The nomination of White House physician Ronny Jackson to head the Department of Veterans Affairs appears to be unraveling under the weight of allegations of serious professional misjudgment and misconduct, as well as personal shortcomings put forward in a memo by the Democrats on Senate Veterans’ Affairs Committee. Both Republicans and Democrats have expressed unease over the 50-year-old Navy rear admiral’s lack of clear qualifications to lead the VA, a massive bureaucracy that has proved to be a political and management quagmire for many who have come before.

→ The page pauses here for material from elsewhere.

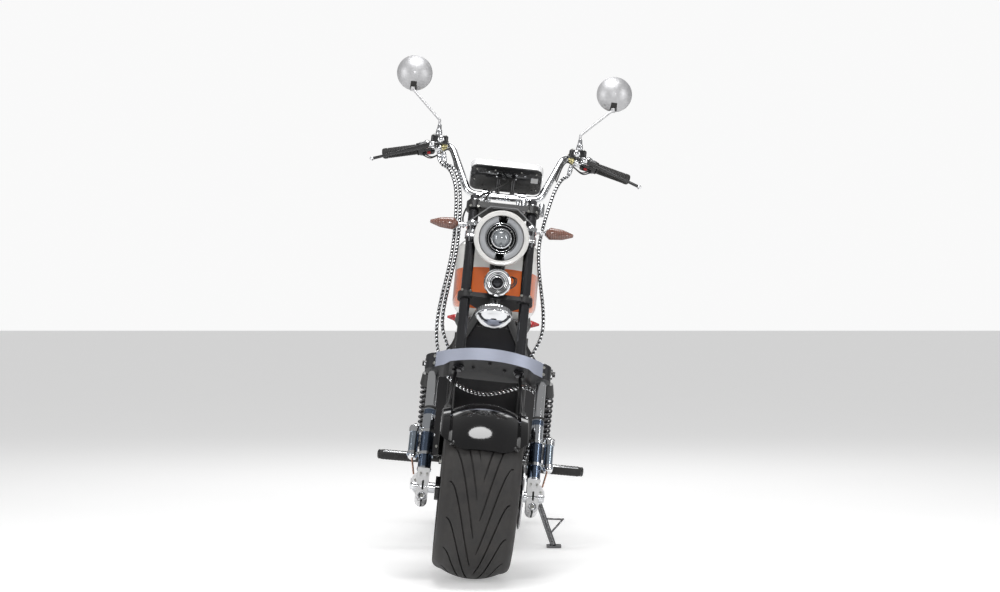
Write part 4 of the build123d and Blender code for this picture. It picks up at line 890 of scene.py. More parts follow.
# ------------------------------------------------------------------ geometry node trees
class Tree:
    """A geometry node tree while it is being written, and the way to grow a mesh from it."""

    def __init__(self, name: str, **inputs: str) -> None:
        """Starts a tree with a geometry input and named inputs of the given socket types."""
        self.tree = bpy.data.node_groups.new(name, "GeometryNodeTree")
        self.tree.interface.new_socket("Geometry", in_out="INPUT", socket_type="NodeSocketGeometry")
        for key, kind in inputs.items():
            self.tree.interface.new_socket(key, in_out="INPUT", socket_type=f"NodeSocket{kind}")
        self.tree.interface.new_socket("Finish", in_out="INPUT", socket_type="NodeSocketMaterial")
        self.tree.interface.new_socket("Geometry", in_out="OUTPUT", socket_type="NodeSocketGeometry")
        self.source = self.tree.nodes.new("NodeGroupInput")
        self.sink = self.tree.nodes.new("NodeGroupOutput")

    def given(self, name: str) -> bpy.types.NodeSocket:
        """An input of the tree."""
        return self.source.outputs[name]

    def add(
        self, kind: str, plugs: dict[str | int, object] | None = None, **settings: object
    ) -> bpy.types.Node:
        """Adds a node, sets its properties, and links or writes its inputs.

        Args:
            kind: the node type, given in full.
            plugs: inputs by name or place, each an output or a plain value.
            **settings: properties.

        Returns:
            The node.
        """
        node = self.tree.nodes.new(kind)
        for key, value in settings.items():
            setattr(node, key, value)
        for key, value in (plugs or {}).items():
            if isinstance(value, bpy.types.NodeSocket):
                self.tree.links.new(value, node.inputs[key])
            else:
                node.inputs[key].default_value = value
        return node

    def close(self, geometry: bpy.types.NodeSocket) -> "Tree":
        """Ends the tree in real geometry with its finish on it."""
        real = self.add("GeometryNodeRealizeInstances", {"Geometry": geometry})
        dressed = self.add(
            "GeometryNodeSetMaterial", {"Geometry": real.outputs[0], "Material": self.given("Finish")}
        )
        self.tree.links.new(dressed.outputs[0], self.sink.inputs[0])
        return self

    def grow(
        self, name: str, base: bpy.types.ID, finish: Finish, angle: float = 40.0, **values: object
    ) -> bpy.types.Mesh:
        """Runs the tree on a base mesh or curve and keeps the result as a plain mesh.

        Args:
            name: the mesh's name.
            base: the mesh or curve that the tree starts from.
            finish: the surface.
            angle: corner angle above which an edge stays sharp.
            **values: the tree's inputs by name.

        Returns:
            The mesh.
        """
        carrier = bpy.data.objects.new(f"{name}_base", base)
        bpy.context.scene.collection.objects.link(carrier)
        lent = [value for value in values.values() if isinstance(value, bpy.types.Object)]
        for item in lent:
            bpy.context.scene.collection.objects.link(item)
        modifier = carrier.modifiers.new("grow", "NODES")
        modifier.node_group = self.tree
        identifiers = {s.name: s.identifier for s in self.tree.interface.items_tree if s.in_out == "INPUT"}
        for key, value in {**values, "Finish": material(finish)}.items():
            modifier[identifiers[key]] = value
        bpy.context.view_layer.update()
        graph = bpy.context.evaluated_depsgraph_get()
        mesh = bpy.data.meshes.new_from_object(carrier.evaluated_get(graph), depsgraph=graph)
        mesh.name = name
        for item in (carrier, *lent):
            bpy.data.objects.remove(item)
        mesh.shade_smooth()
        mesh.set_sharp_from_angle(angle=radians(angle))
        return mesh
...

The two-page memo released by the Democrats Wednesday gave form to rumblings over the weekend that skeletons clanging around in Jackson’s past may be a deal breaker for his confirmation. The memo, surveying 23 colleagues and former colleagues, laid out accusations ranging from Jackson improperly prescribing medicines, including writing himself scripts, to drunkenness on duty and abusive behavior at the workplace.
During one incident, at a Secret Service going away party, “Jackson got drunk and wrecked a government vehicle,” the report said. While travelling abroad with the president, “[o]n at least one occasion, Dr. Jackson could not be reached when needed because he was passed out drunk in his hotel room.” Jackson’s conduct at the workplace was similarly problematic. According to the report: “Jackson was described as ‘the most unethical person I have ever worked with’, ‘flat-out unethical’, ‘explosive’, ‘100 percent bad temper’, ‘toxic’, ‘abusive’, ‘volatile’, ‘incapable of not losing his temper’, ‘the worst officer I have ever served with’, ‘despicable’, ‘dishonest’, as having ‘screaming tantrums’ and ‘screaming fits’, as someone who would ‘lose his mind over small things’, ‘vindictive’, ‘belittling’, ‘the worse leader I’ve ever worked for.’”
The White House ratcheted up its support for Jackson in response to the criticism, despite conflicting messages from President Trump on Jackson’s future. “Dr. Jackson’s record as a White House physician has been impeccable,” White House press secretary Sarah Huckabee Sanders told reporters Wednesday. “In fact, because Dr. Jackson has worked within arms’ length of three presidents, he has received more vetting than most nominees.”